Dans certains cas, les actes de torture et de violence sont conduits par les Etats eux-mêmes dans le but de supprimer la contestation sociale contre les politiques socio-économiques menées ou museler celles et ceux qui cherchent à défendre les droits économiques, sociaux et culturels. Dans d’autres cas, ces actes sont utilisés pour toute opposition aux projets majeurs d’infrastructure, à l’établissement de zones économiques spéciales, à l’autorisation de campements non-autorisés ou à l’exploitation des ressources naturelles. Qui plus est, la torture est perpétrée de plus en plus souvent par les acteurs non-étatiques, tels que les paramilitaires et les groupes armés, les réseaux criminels organisés, des particuliers et des compagnies de sécurité qui protègent certains intérêts économiques, notamment ceux des multinationales actives dans les secteurs de l’exploitation minière ou agro-industriels.

Pour que la torture et les peines ou les traitements cruels, inhumains et dégradants et toute autre forme de violence puissent être éliminés, il faut, en premier lieu, comprendre leurs causes économiques, sociales et culturelles pour, dans un deuxième temps, les aborder de manière efficace. Corollairement, ceci signifie que pour réduire le niveau de violence d’une société donnée, un pas fondamental à franchir est celui d’agir pour assurer la pleine jouissance des droits économiques, sociaux et culturels. Dans le monde, les conflits et le manque de sécurité exposent les citoyens à des situations qui les empêchent d’échapper à la pauvreté, de travailler dans des conditions justes et favorables, d’assurer des soins et une éducation à leurs enfants et de bénéficier d’un niveau de vie suffisant et aux meilleurs standards de santé qui soient.

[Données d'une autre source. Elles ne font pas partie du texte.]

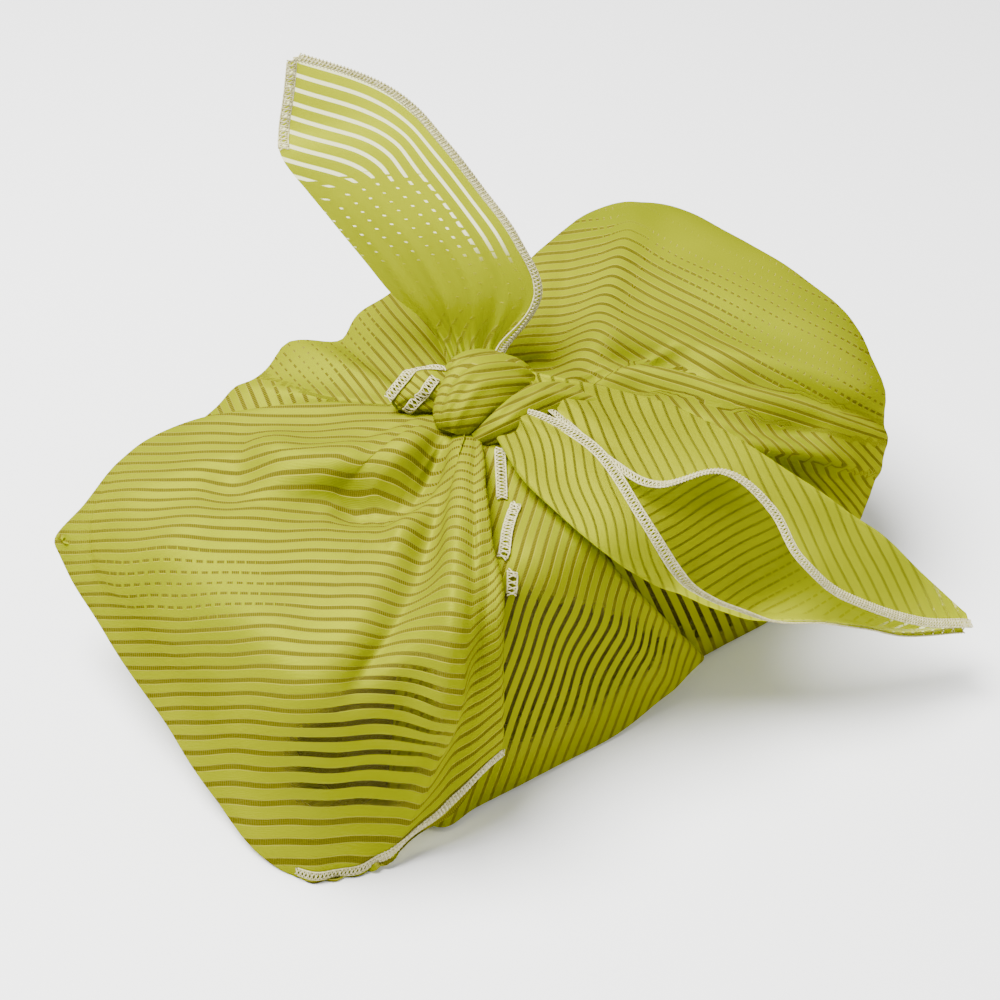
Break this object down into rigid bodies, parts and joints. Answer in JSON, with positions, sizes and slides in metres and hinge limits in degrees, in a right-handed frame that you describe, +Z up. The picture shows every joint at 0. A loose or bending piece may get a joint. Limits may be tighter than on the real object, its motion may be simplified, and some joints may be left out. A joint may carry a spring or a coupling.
{
  "type": "fabric gift wrap tied round a box",
  "caption": "Square of sheer striped cloth folded round an oblong box and tied on top, with its corners left as ears.",
  "frame": {"origin": "centre of the bounding box on the surface that the wrapped box rests on", "axes": "+X along the box towards the end with the folded ear, +Y towards the back where the standing ear leans, +Z up"},
  "size_m": [0.2624, 0.1964, 0.1884],
  "materials": {
    "striped_cloth": "sheer satin-striped chiffon",
    "plain_board": "matt board"
  },
  "bodies": {
    "root": {"wrap_cloth": "striped_cloth", "gift_box": "plain_board"}
  },
  "joints": []
}
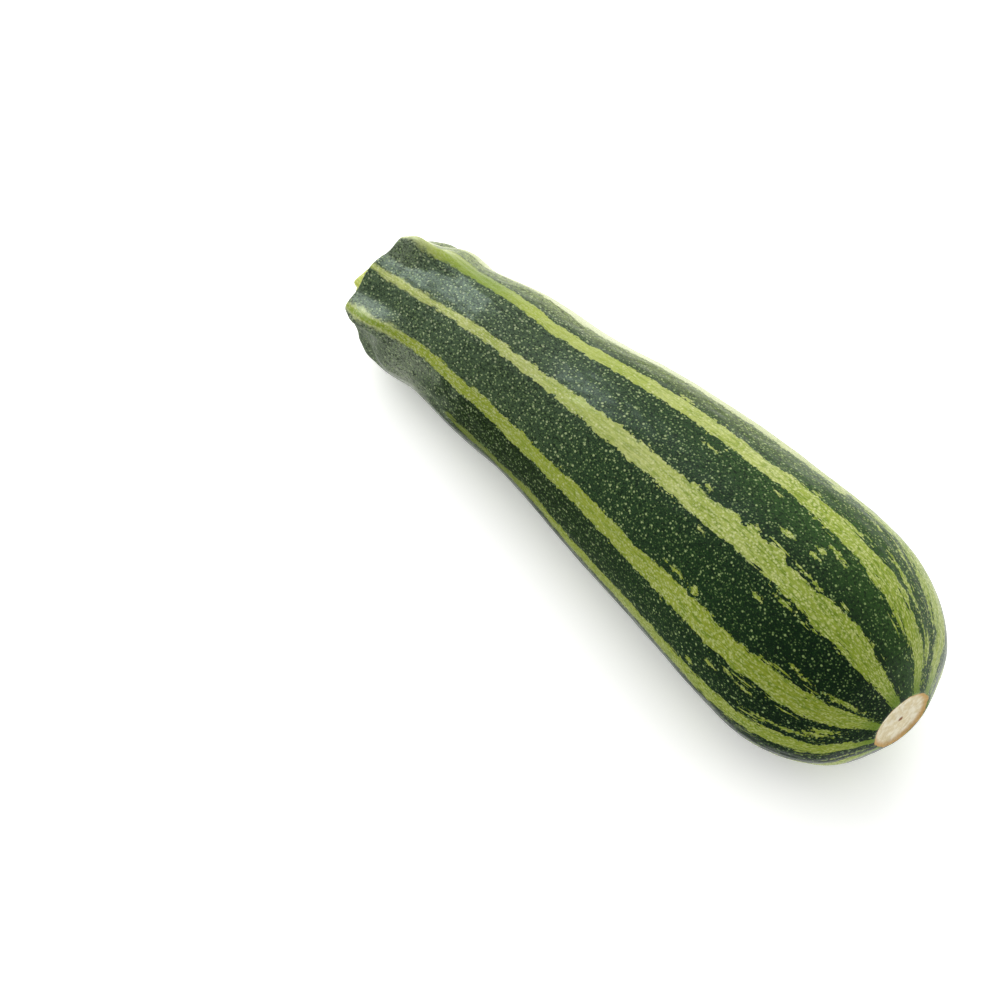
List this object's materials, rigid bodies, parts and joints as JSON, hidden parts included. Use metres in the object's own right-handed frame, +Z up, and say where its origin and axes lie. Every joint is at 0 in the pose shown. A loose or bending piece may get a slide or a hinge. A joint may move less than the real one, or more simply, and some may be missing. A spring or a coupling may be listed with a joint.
{
  "type": "striped zucchini",
  "caption": "Whole striped zucchini lying on its side, with a slim ribbed neck, a wide rounded blossom end and a short stub of ridged stem.",
  "frame": {"origin": "on the surface that the zucchini lies on, below the middle of its bounding box", "axes": "+X from the stem end to the blossom end, +Y to the side it bows towards, +Z up"},
  "size_m": [0.188, 0.0626, 0.0618],
  "materials": {
    "skin": "satin",
    "stem": "matte"
  },
  "bodies": {
    "root": {"fruit": "skin", "stem": "stem"}
  },
  "joints": []
}
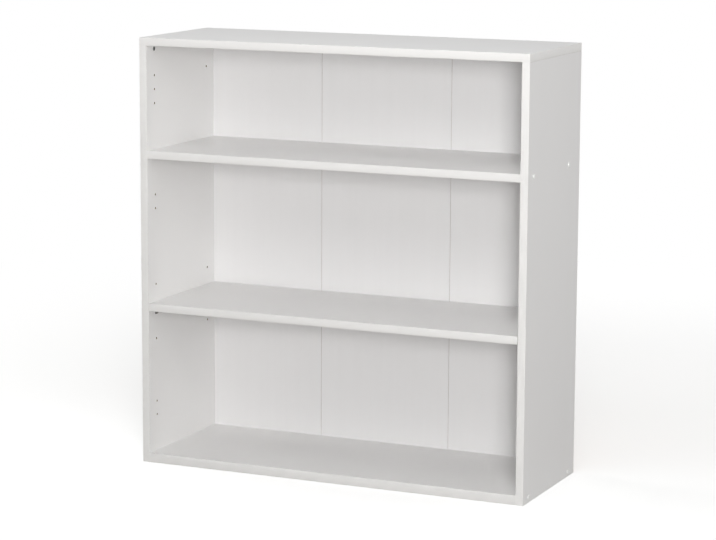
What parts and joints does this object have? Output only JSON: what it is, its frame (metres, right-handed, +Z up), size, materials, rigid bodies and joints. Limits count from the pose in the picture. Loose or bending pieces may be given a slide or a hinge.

Pour cette raison, l’engagement de l’OMCT à mettre un terme à la torture implique également de collaborer avec les ONG actives dans le développement. Ainsi, l’OMCT s’engage à répertorier les phénomènes qui créent un contexte propice aux violations des droits de l’Homme, tels que la détérioration du tissu social, la polarisation sociale, l’affaiblissement de la capacité régulatrice de l’Etat et la répression des expressions identitaires linguistiques, culturelles ou religieuses.

L’OMCT appelle la société civile à rester vigilante sur le risque existant que les manifestations de torture ou de violence, directement à l’encontre des couches les plus pauvres et marginalisées de la société, deviennent plus fréquentes au cours de ces prochains mois, compte tenu du contexte d’agitation sociale croissant, provoqué par la hausse globale des prix des denrées alimentaires et l’augmentation de l’insécurité alimentaire. Dans le même temps, il est impératif que les gouvernements reconnaissent et respectent le droit de leurs citoyens à la liberté de manifestation pacifique. Répondre à la protestation sociale, générée par la détérioration du niveau de vie par une répression violente ne peut qu’accroître les tensions sociales et renforcer un contexte de violence. L’OMCT encourage également les gouvernements à prendre les mesures nécessaires, incluant les subventions, voire la distribution d’urgence, afin de minimiser l’impact de la hausse des prix de la nourriture sur les couches les plus pauvres et les plus vulnérables de la société.

Le droit à la manifestation pacifique, le droit au travail, le droit à l’alimentation et à un niveau de vie suffisant sont tous garantis par les instruments régionaux et internationaux. Le climat économique mondial actuel n’offre aucune raison, quelle qu’elle soit, pour justifier l’érosion de ces droits. Ce climat ne devrait également pas servir de prétexte aux Etats pour justifier le manquement à leurs obligations de s’assurer qu’aucun citoyen n’est sujet à la torture et que ceux qui en sont victimes obtiennent réparation, compensation et réhabilitation.